Having found this misconduct, the panel recommended that respondent receive a one-year suspension from the practice of law, with the last six months stayed upon the condition that respondent provide full restitution to either Dent or the Chicago Bears Football Club, as is necessary to completely reimburse them for the misappropriated $20,000 and $10,000 amounts. The board adopted the panel’s findings of misconduct and its recommendation.
Ellen S. Mandell, Laurie F. Starr and Mildred K. Schad, for relator.

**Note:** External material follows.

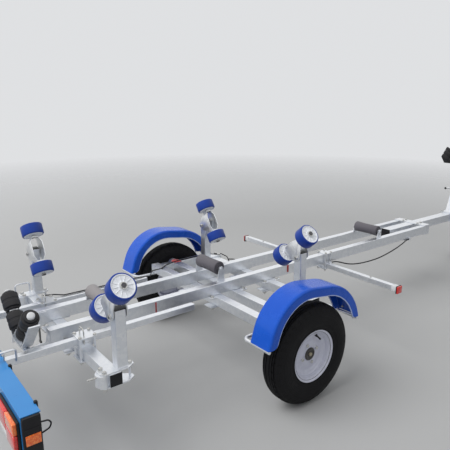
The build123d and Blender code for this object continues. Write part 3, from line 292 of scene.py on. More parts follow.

Gerald Robert Walton, for respondent.
Per Curiam.
We have reviewed the record with care and agree that respondent violated DR 1-102(A)(1), (4), and (6), and 9-102(A)(2) and (B)(4). However, we find the recommended sanction insufficient to redress misconduct of this severity. We, therefore, order that respondent be suspended from the practice of law in Ohio for one year. We further order that respondent may not be readmitted to the Ohio Bar without proof of having made full restitution to the Chicago Bears and Dent, with interest at the judgment rate. Costs taxed to respondent.
Judgment accordingly.
MOYER, C.J., F.E. SWEENEY, PFEIFER and COOK, JJ., concur.
DOUGLAS, WRIGHT and RESNICK, JJ., dissent.
WRIGHT, J., dissenting.
Because I agree with the recommendation of the panel to suspend respondent from the practice of law in Ohio for one year with the last six months stayed upon the condition that respondent provide full restitution, I respectfully dissent.
DOUGLAS and RESNICK, JJ., concur in the foregoing dissenting opinion.